At the very end of art production on the demo, we wanted to try an experiment to improve some of the animation on the character. Armed with the collective understanding of the blend shapes from ARKit, we tried modifying the base neutral pose of the character. Due to the stylization of the little girl character, there was an idea that the base pose of the character had the eyes too wide and a little too much base smile to the face. This left too little in the delta between eyes wide and base, with too wide a delta between base and closed. The effect of the squint blend shapes also needed to be better accounted for. The squint as it turns out seems to always be at ~60-70% when someone closes their eyes for the people we tested on. The change to the neutral pose paid off, and along with all the other work makes for the expressive and dynamic character you see in the demo.
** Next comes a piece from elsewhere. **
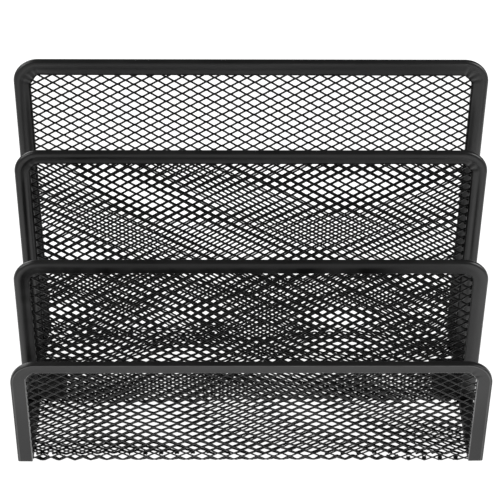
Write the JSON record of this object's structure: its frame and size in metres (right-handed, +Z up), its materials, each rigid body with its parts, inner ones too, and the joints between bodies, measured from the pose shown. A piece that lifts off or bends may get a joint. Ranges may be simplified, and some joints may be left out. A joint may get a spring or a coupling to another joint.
{
  "type": "desktop file sorter",
  "caption": "Stepped desk file sorter: upright mesh panels with folded rims, each taller than the one before it, on a mesh base, with open slots between them.",
  "frame": {"origin": "middle of the footprint, on the desk", "axes": "+X right along the panels, +Y from the front panel to the back panel, +Z up"},
  "size_m": [0.177, 0.0784, 0.131],
  "materials": {
    "rim_coat": "semi-matt black powder coat",
    "mesh_coat": "semi-matt black powder coat",
    "plate_coat": "semi-matt black powder coat"
  },
  "bodies": {
    "root": {"front_rim": "rim_coat", "front_divider_rim": "rim_coat", "rear_divider_rim": "rim_coat", "back_rim": "rim_coat", "front_mesh": "mesh_coat", "front_divider_mesh": "mesh_coat", "rear_divider_mesh": "mesh_coat", "back_mesh": "mesh_coat", "base_mesh": "mesh_coat", "left_base_strip": "rim_coat", "right_base_strip": "rim_coat", "left_foot_plate": "plate_coat", "right_foot_plate": "plate_coat"}
  },
  "joints": []
}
Combining Facial AR Remote and the rest of the tools in Unity, there is no limit to the amazing animations you can create! Soon anyone will be able to puppeteer digital characters, be it kids acting out and recording their favorite characters then sharing with friends and family, game streamers adding extra life to their avatars, or opening up new avenues for professionals and hobbyists to make animated content for broadcast. Get started by downloading Unity 2018 and checking out setup instructions on Facial AR Remote’s github. The team and the rest of Unity look forward to the artistic and creative uses of Facial AR Remote our users will create.